Wednesday, December 05, 2007

Short Films & Their Current Presence at the Academy Awards

The short film category is my least favorite category at the academy awards.

I know that I am missing some history in understanding this award's importance. Walt Disney has the record for the most academy award wins with 22...most of those wins and handful of additional nominations come from short films, some of which although older I can name and you will know exactly what short film I am referring to. For example, in 1969 Walt Disney won for Winnie the Pooh and the Blustery Day and in 1949 was nominated for Mickey and the Seal. Those are notable short films that have lasted.

Yet, in this past decade there is no Walt Disney, at least not as I see it. The first problem is there just doesn't seem like there's accessibility to watch short films. Sure some are exhibited at the festival circuit and Pixar tacks there's on before some of their movies, like the funny Oscar winning animated short For the Birds which was shown before Pixar's Monsters, Inc.

Yet, with 24 academy awards being handed out this year, the three I absolutely don't care about at this stage in the game are the awards for short films (best animated short film, best live action short film, and best documentary short film).

It's not the craft that makes me uninsterested it's the accessibility and relevance of these catagories.

This post submitted as part of discussion on the Short Film blog-a-thon at Only the Cinema.

6 comments:

Ed Howard said...

Thanks for contributing. I generally don't care about the Oscars at all, so maybe I'm the wrong person to ask in that regard. Short films are undeniably less visible than they once were, and it's often difficult to see new ones outside of some festival screenings or as DVD extras. Wes Anderson's recent Hotel Chevalier is one example, cut from its spot in front of Darjeeling, released only online for now. I think they continue to be a relevant and important form though, providing a different format for expression within the cinema, with different aesthetic requirements and opportunities. Hopefully some of the posts in this blog-a-thon have pointed out the form's continuing relevance. Whether or not the commercial markets recognize the form, it's still out there, and the fact that artists keep making shorts in the face of total commercial disinterest speaks to the fact that they serve a real artistic purpose. And DVD provides a good venue for these films to be seen, like the great Cinema 16 collections, which have some real gems on them, including recent ones. Nobody should miss Roy Andersson's World of Glory, from the European Shorts installment of that series.
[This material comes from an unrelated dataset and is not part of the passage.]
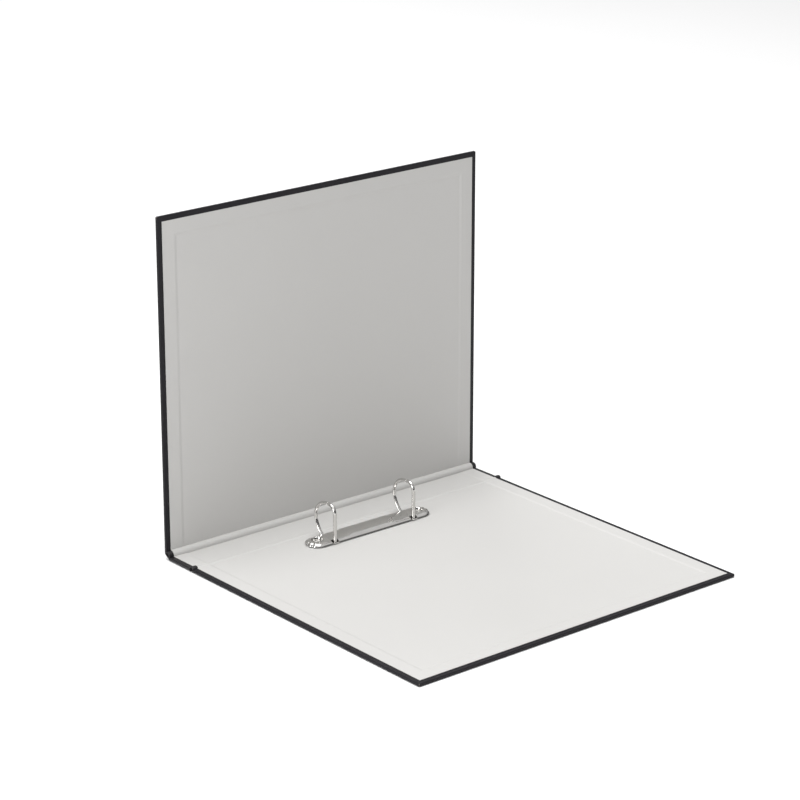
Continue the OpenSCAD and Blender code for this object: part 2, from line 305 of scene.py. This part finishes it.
linen = Finish("black_linen_paper", {"Coat Weight": 0.02, "Coat Roughness": 0.3, "Specular IOR Level": 0.2})
across = linen.y + linen.z
drift = linen.noise(500, 3)
warp = linen.maths("SINE", (linen.x + drift * 0.00035) * (2 * math.pi / 0.00052))
weft = linen.maths("SINE", (across + drift * 0.00035) * (2 * math.pi / 0.00047))
slubs = linen.noise(900, 3, (5, 1, 1)) + linen.noise(900, 3, (1, 5, 5))
rub = linen.step(linen.noise(35, 4), 0.55, 0.8)
linen.wear(
    linen.mix(slubs * 0.5, (0.006, 0.0055, 0.0075, 1), (0.017, 0.0155, 0.019, 1)),
    0.40 + slubs * 0.09 - rub * 0.04,
    warp * weft * 0.5 + slubs * 0.8, 0.00005,
)

cover_points, cover_faces = wrapped_cover()
for name, body, turned in (("back", "back_cover", flat_pose), ("front", "front_cover", standing)):
    paper = make_piece(
        name + "_cover_paper", turned(cover_points), cover_faces, linen,
        [name + "_covering"], PAPER_T,
    )
    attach(paper, body)

# ---- Lining ----
# A sheet of pale paper is glued over the inside of each panel, a few millimetres in from
# the free edges. It steps down where the turned-in covering ends, which shows faintly.

BORDER, LINING_T, STEP_W = 4.3, 0.25, 3.2
SPINE_NEAR, SPINE_FAR = (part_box("spine_board")[side][1] / MM - HINGE_Y for side in (0, 1))


def smooth(value, low, high):
    """0 below low, 1 above high, and smooth between."""
    share = np.clip((value - low) / (high - low), 0, 1)
    return share * share * (3 - 2 * share)


def turn_in_drop(depth):
    """How far the lining has stepped down at a depth from the free edge."""
    return PAPER_T * smooth(depth, TURN_IN - 0.3, TURN_IN - 0.3 + STEP_W)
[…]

Also worth noting, if you look at this blog-a-thon so far, how many people chose to write about music videos -- which indicates that even if "proper" short films are commercially invisible, the form continues to survive in the marketplace via music videos.

Anonymous said...

See, once upon a time if you went to the movies it was an experience. It wasn't just a movie. You got all sorts of things. Given that that's no longer the case and the short films is gone from the movie house in general I say it should go. So in short I agree.

Oh and Tag

Marilyn said...

Me, too, as much as it pains me to say so. Short films are for film students these days, not the consumer.

Anonymous said...

I'm not sure if you're saying that you don't like short films or that you don't like how the Academy deals with short films, or some combination of the two.

Short films are widely available to consumers -- more than ever before probably. So while they aren't stuck in front on movies, they're easy to get from Netflix, Amazon, or Best Buy.

And to the commenter who said that short films are for film students these days: You're inundated with short films every day, from commercials to music videos. They aren't nominated for Oscars, but they are short films.

Will said...

My main problem with the short films is distribution. I've ended up seeing several of the nominees from the past decade, but only because I stumbled across them while watching one of the director's other films, or something similar.
As ed mentioned, Wes Anderson's is quite interesting. And I don't know if you were aware of the strong Pixar presence in the animated short category before they released their first feature-length.
They just need a great way to release short films - preferably online. That way they're on our radar even BEFORE they get nominated.

Glenn Dunks said...

It would help if the people who made the short films went on to make bigger projects, but generally they don't. The Pixar and Aardman studios have, and Adam Elliot who won for Harvey Krumpet is currently making a feature-length film, but the live action short category? Nobody ever seems to go on to bigger things. You tend to not hear from them ever again, actually.